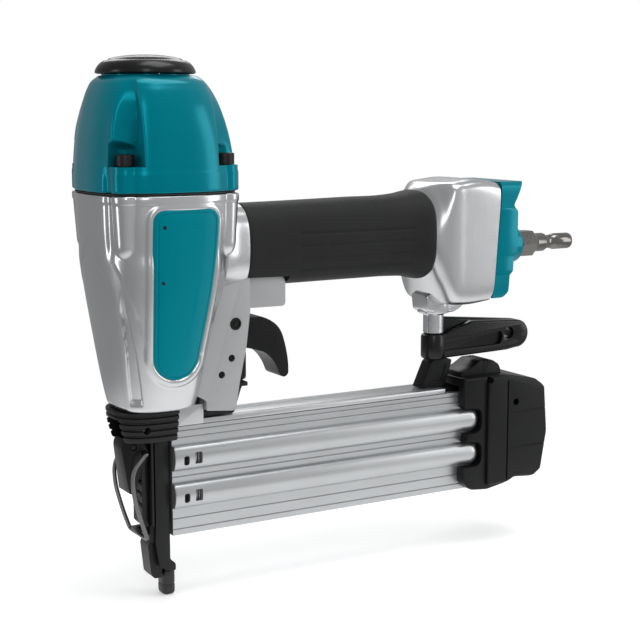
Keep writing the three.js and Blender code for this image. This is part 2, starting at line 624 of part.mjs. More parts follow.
function endCap() {
  const outline = [[BELL_END + 1.1, 124.2], [174.6, 124.2], [177.2, 127], [177.6, 135], [179.6, 137],
    [179.8, 144], [182, 146], [182, 165.6], [179.4, 168.4], [185.6, 179.8], [BELL_END + 1.1, 179.8]];
  const section = barX(roundedBox(22, 121, 181.4, 7), 165, 200, 5);
  const boss = rodX(PLUG_Z, 9, 181, 197);
  const body = common(plateY(outline, -30, 30), section);
  const screws = [-14, 14].flatMap((y) => [134, 172].map((z) =>
    rodX(z, 1.9 + GAP, 165, 200, 8).translate(0, y, 0)));
  const heads = [-14, 14].flatMap((y) => [134, 172].map((z) =>
    rodX(z, 3.4, screwSeat(z), 200, 12).translate(0, y, 0)));
  return cut(join(body, boss), rodX(PLUG_Z, 6.2, 165, 200), ...screws, ...heads);
}

function endCapGasket() {
  const section = barX(roundedBox(21.5, 124.5, 179.2, 6), BELL_END + GAP, BELL_END + 0.8, 5);
  const screws = [-14, 14].flatMap((y) => [134, 172].map((z) =>
    rodX(z, 1.9 + GAP, 165, 200, 8).translate(0, y, 0)));
  return cut(section, box([165, 180], [-11, 11], [127, 177]), ...screws);
}

function endCapScrew(y, z) {
  const seat = screwSeat(z);
  const head = rodX(z, 3.1, seat + GAP, seat + 3, 12);
  const socket = rodX(z, 1.5, seat + 1.6, seat + 4, 6);
  return cut(join(head, rodX(z, 1.9, 168.6, seat + 1, 8)), socket).translate(0, y, 0);
}

function airPlug() {
  const profile = [[3, 180], [5.9, 180], [5.9, 197.3], [6, 206.5], [4.6, 208.5], [4.6, 214], [3.4, 216],
    [3.4, 219],
    [4, 220.5], [4, 230.2], [3.2, PLUG_END], [2.4, PLUG_END], [2.4, 190], [3, 180]];
  const barrel = turned(profile, 0, 16).rotateY(Math.PI / 2).translate(0, 0, PLUG_Z);
  const hex = cut(rodX(PLUG_Z, 7.1, 197.4, 206.4, 6), rodX(PLUG_Z, 4, 190, 210, 12));
  return join(barrel, hex);
}

// ---- Strut and belt hook ----
function strut() {
  const shelf = HOOK.bottom - GAP;
  const low = RAIL.top + GAP;
  const foot = plateY([[139.3, low], [153, low], [157.4, shelf], [145.4, shelf]], -4, 4);
  const pivot = rodZ(POST_X, 0, HOOK.pivot, 92, HOOK.hubTop);
  return cut(join(foot, pivot), rodZ(POST_X, 0, 2.2 + GAP, 87, 118, 12));
}

function strutScrew() {
  return rodZ(POST_X, 0, 2.1, 87.4, 121.6, 12);
}

// The arm rises behind the post, tapers to a rounded end, and is hollowed a little on both faces.
function beltHook() {
  const { bottom, top, hub, hubTop } = HOOK;
  const loop = new THREE.Shape();
  loop.moveTo(POST_X, bottom);
  loop.lineTo(HOOK_END.x - 6, bottom + 1);
  loop.absarc(HOOK_END.x, HOOK_END.z, HOOK_END.radius, -0.52 * Math.PI, 0.48 * Math.PI, false);
  loop.lineTo(POST_X + 5.8, top);
  loop.lineTo(POST_X + 5.4, hubTop);
  loop.lineTo(POST_X, hubTop);
  const hollow = [[156, 97.6], [185, 98.6], [187, 102.5], [185, 106.2], [160, 108.4], [156, 105]];
  const hole = rodY(HOOK_HOLE, 3, -10, 10, 14);
  const arm = cut(plateY(loop, -4.4, 4.4, 6), plateY(hollow, -6, -2.4), plateY(hollow, 2.4, 6), hole);
  return cut(join(rodZ(POST_X, 0, hub, bottom, hubTop), arm), rodZ(POST_X, 0, HOOK.pivot + GAP, 90, 120));
}

// ---- Assembly ----
const tool = new THREE.Group();
tool.position.x = -FOOT_X;

function add(name, geometry, material) {
  const mesh = new THREE.Mesh(geometry, material);
  mesh.name = name;
  tool.add(mesh);
}

function addHead() {
  add('housing', housing(), FINISH.silver);
  add('cylinder_cap', cylinderCap(), FINISH.teal);
  add('cap_gasket', capGasket(), FINISH.black);
  BOLT_X.forEach((x, i) => [-BOLT_Y, BOLT_Y].forEach((y, k) =>
    add(`cap_bolt_${['front', 'rear'][i]}_${['left', 'right'][k]}`, capBolt(x, y), FINISH.blackSteel)));
  add('exhaust_deflector', exhaustDeflector(), FINISH.black);
  add('deflector_screw', deflectorScrew(), FINISH.blackSteel);
  add('side_inlay_left', sideInlay(-1), FINISH.teal);
  add('side_inlay_right', sideInlay(1), FINISH.teal);
}

function addDrive() {
  add('cylinder_sleeve', cylinderSleeve(), FINISH.aluminium);
  add('piston', piston(), FINISH.aluminium);
  add('piston_ring', pistonRing(), FINISH.rubber);
  add('driver_blade', driverBlade(), FINISH.steel);
  add('bumper', bumper(), FINISH.rubber);
  add('head_valve', headValve(), FINISH.black);
  add('head_valve_seal', headValveSeal(), FINISH.rubber);
  add('head_valve_spring', headValveSpring(), FINISH.steel);
}

function addTrigger() {
  add('trigger', trigger(), FINISH.black);
  add('trigger_pin', rodY(TRIGGER_PIN, 2.5, -HALF_WEB - 0.4, HALF_WEB + 0.4), FINISH.blackSteel);
  add('trigger_spring', triggerSpring(), FINISH.steel);
  add('trigger_valve_body', valveBody(), FINISH.brass);
  add('trigger_valve_stem', valveStem(), FINISH.steel);
  WEB_PINS.forEach((pin, i) =>
    add(`web_pin_${['upper', 'lower'][i]}`, rodY(pin, 1.3, -HALF_WEB, HALF_WEB, 12), FINISH.blackSteel));
}

function addNose() {
  add('nose_collar', noseCollar(), FINISH.blackSteel);
  add('driver_guide', driverGuide(), FINISH.blackSteel);
  add('nose_door', noseDoor(), FINISH.blackSteel);
  add('door_pin', rodY(DOOR_PIN, 1.3, -10.6, 10.6, 12), FINISH.steel);
  add('latch_lever', latchLever(), FINISH.black);
  add('latch_pin', rodY(LEVER_PIN, 1.2, -6.6, 6.6, 12), FINISH.steel);
  add('latch_bail', latchBail(), FINISH.steel);
  add('contact_arm', contactArm(), FINISH.blackSteel);
  add('contact_foot', contactFoot(), FINISH.rubber);
  add('contact_spring', coil(29.6, 2.4, 0.45, 82, 94.2, 5), FINISH.steel);
  add('arm_guide', armGuide(), FINISH.black);
  add('depth_wheel', depthWheel(), FINISH.black);
}

function addMagazine() {
  add('fixed_rail', fixedRail(), FINISH.aluminium);
  add('sliding_magazine', slidingCover(), FINISH.aluminium);
  add('magazine_end_cap', magazineEndCap(), FINISH.black);
  add('magazine_latch', magazineLatch(), FINISH.black);
  add('magazine_latch_pin', rodY([172, 83], 1.2, -12, 12, 12), FINISH.steel);
  add('pusher', pusher(), FINISH.steel);
  add('pusher_spring_roll', springRoll(), FINISH.steel);
  add('pusher_spring_spool', springSpool(), FINISH.black);
}

function addRear() {
  const rings = [[GRIP_START, HANDLE_Z, 18.4, 18.4, 16], [60, HANDLE_Z, 18.6, 18.6, 16.2],
    [100, HANDLE_Z + 0.4, 18.9, 18.9, 16.6], [124, HANDLE_Z + 0.6, 19.2, 19.2, 17.2],
    [131, HANDLE_Z + 0.6, 20.2, 20.2, 18.6], [GRIP_END - 1.5, HANDLE_Z + 0.4, 21.4, 21.4, 19.8],
    [GRIP_END, HANDLE_Z + 0.4, 20.8, 20.8, 19.2]];
  const bore = [[30, HANDLE_Z, TUBE.high + GAP, TUBE.high + GAP, TUBE.half + GAP],
    [140, HANDLE_Z + 0.6, TUBE.high + GAP, TUBE.high + GAP, TUBE.half + GAP]];
  const valveNotch = box([40, 62.6], [-HALF_WEB - GAP, HALF_WEB + GAP], [130, 142.6]);
  add('grip_sleeve', cut(loft(rings, 'x', 28), loft(bore, 'x', 24), valveNotch), FINISH.rubber);
  add('end_cap', endCap(), FINISH.teal);
  add('end_cap_gasket', endCapGasket(), FINISH.rubber);
  [-14, 14].forEach((y, i) => [134, 172].forEach((z, k) =>
    add(`end_cap_screw_${['left', 'right'][i]}_${['lower', 'upper'][k]}`, endCapScrew(y, z),
      FINISH.blackSteel)));
  add('air_plug', airPlug(), FINISH.chrome);
  add('strut', strut(), FINISH.black);
  add('strut_screw', strutScrew(), FINISH.steel);
  add('belt_hook', beltHook(), FINISH.black);
}

addHead();
addDrive();
addTrigger();
addNose();
addMagazine();
addRear();

export default tool;
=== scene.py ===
"""Looks for a pneumatic brad nailer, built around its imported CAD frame.

Shapes are drawn in millimetres about the drive axis, which stands at X = 0, and placed in the frame's
metres at the end. +X runs back along the handle, -Y is the left side and +Z points away from the work.
"""

import math

import bmesh
import bpy
import numpy as np
from mathutils import Matrix, Vector


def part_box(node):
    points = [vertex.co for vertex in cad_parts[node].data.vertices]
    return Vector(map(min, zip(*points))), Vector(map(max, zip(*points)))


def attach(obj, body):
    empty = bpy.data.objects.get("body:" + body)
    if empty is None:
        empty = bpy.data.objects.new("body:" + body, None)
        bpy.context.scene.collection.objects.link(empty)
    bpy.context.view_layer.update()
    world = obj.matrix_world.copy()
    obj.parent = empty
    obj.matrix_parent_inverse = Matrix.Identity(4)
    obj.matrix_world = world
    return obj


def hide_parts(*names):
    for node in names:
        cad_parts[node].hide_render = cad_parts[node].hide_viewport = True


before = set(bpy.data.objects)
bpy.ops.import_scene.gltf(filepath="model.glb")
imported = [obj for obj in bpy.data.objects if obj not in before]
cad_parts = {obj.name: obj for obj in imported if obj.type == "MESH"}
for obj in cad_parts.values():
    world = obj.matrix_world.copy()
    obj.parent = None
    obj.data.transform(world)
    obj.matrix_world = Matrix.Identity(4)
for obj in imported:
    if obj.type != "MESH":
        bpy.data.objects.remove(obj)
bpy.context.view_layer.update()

MM = 0.001
deflector_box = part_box("exhaust_deflector")
DRIVE_X = (deflector_box[0][0] + deflector_box[1][0]) / 2
ROOT = "frame"
SIDES = (-1, 1)
SQUARENESS = 2.6

# Pins that run from side to side, as (x, z), and other places that several pieces share.
TRIGGER_PIN = (35.4, 121)
WEB_PINS = (33.3, 105.9), (28.4, 98.9)
DOOR_PIN = (-8.2, 78.4)
LEVER_PIN = (-11.5, 70)
BAIL_PIN = (-6.6, 67)
LATCH_PIN = (172, 83)
HANDLE_Z = 154.6
PLUG_Z = 147.5
POST_X = 148.6
WHEEL_X = 41
VALVE_X = 47
# The radius of the air way through the handle, half the width of the slot in the trigger web, and how far to
# each side the slots for the contact arm lie.
AIR_WAY = 10.5
WEB_SLOT = 8.3
ARM_SLOT = (5.4, 8.2)


# ---- Outlines ----
def full_turn(count):
    return np.linspace(0, 2 * math.pi, count, endpoint=False)


def arc(x, z, radius, start, end, count=8):
    """Points on a circle, from one angle in degrees to another."""
    turns = np.radians(np.linspace(start, end, count))
    return [(x + radius * math.cos(t), z + radius * math.sin(t)) for t in turns]


def bend(start, pull, end, count=8):
    """Points on a quadratic curve."""
    points = []
    for t in np.linspace(0, 1, count):
        a, b, c = (1 - t) ** 2, 2 * t * (1 - t), t * t
        points.append((a * start[0] + b * pull[0] + c * end[0], a * start[1] + b * pull[1] + c * end[1]))
    return points


def rounded(points, radius, count=5):
    """An outline with each corner rounded; radius is one number, or one for each corner."""
    radii = radius if isinstance(radius, list) else [radius] * len(points)
    result = []
    for i, r in enumerate(radii):
        before, here, after = (Vector(points[k % len(points)]) for k in (i - 1, i, i + 1))
        if r <= 0:
            result.append(tuple(here))
            continue
        back, on = before - here, after - here
        reach = min(r, back.length * 0.49, on.length * 0.49)
        result += bend(here + back.normalized() * reach, here, here + on.normalized() * reach, count)
    return result


def rectangle(a, b, radius=0.0):
    return rounded([(a[0], b[0]), (a[1], b[0]), (a[1], b[1]), (a[0], b[1])], radius)


def circle(radius, turns):
    return np.stack([radius * np.cos(turns), radius * np.sin(turns)], axis=1)


def polar(low, high, half, turns, power=SQUARENESS):
    """How far out a squared circle lies: its reach to both ends of one axis, and half its width."""
    cos, sin = np.cos(turns), np.sin(turns)
    reach = np.where(cos > 0, high, low)
    return (np.abs(cos / reach) ** power + np.abs(sin / half) ** power) ** (-1 / power)


def squircle(centre, low, high, half, power=SQUARENESS, count=96):
    """A squared circle in (u, v): how far it reaches below and above its centre, and its half width."""
    turns = full_turn(count)
    return circle(polar(low, high, half, turns, power), turns) + np.array((centre, 0))


def along(table, stations):
    """Smooth values between the rows of a table, whose first column is the station."""
    table = np.array(table, float)
    at, values = table[:, 0], table[:, 1:]
    slopes = np.gradient(values, at, axis=0)
    stations = np.asarray(stations, float)
    i = np.clip(np.searchsorted(at, stations, side="right") - 1, 0, len(at) - 2)
    width = (at[i + 1] - at[i])[:, None]
    t = (stations[:, None] - at[i][:, None]) / width
    start, end = values[i], values[i + 1]
    return (start * (2 * t**3 - 3 * t**2 + 1) + end * (3 * t**2 - 2 * t**3)
            + width * slopes[i] * (t**3 - 2 * t**2 + t) + width * slopes[i + 1] * (t**3 - t**2))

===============

Exactly repeat the lines from the line with "bpy.data.objects.remove(obj)" to the line with "SQUARENESS = 2.6", including both, and output nothing else.

THE RESULT:
        bpy.data.objects.remove(obj)
bpy.context.view_layer.update()

MM = 0.001
deflector_box = part_box("exhaust_deflector")
DRIVE_X = (deflector_box[0][0] + deflector_box[1][0]) / 2
ROOT = "frame"
SIDES = (-1, 1)
SQUARENESS = 2.6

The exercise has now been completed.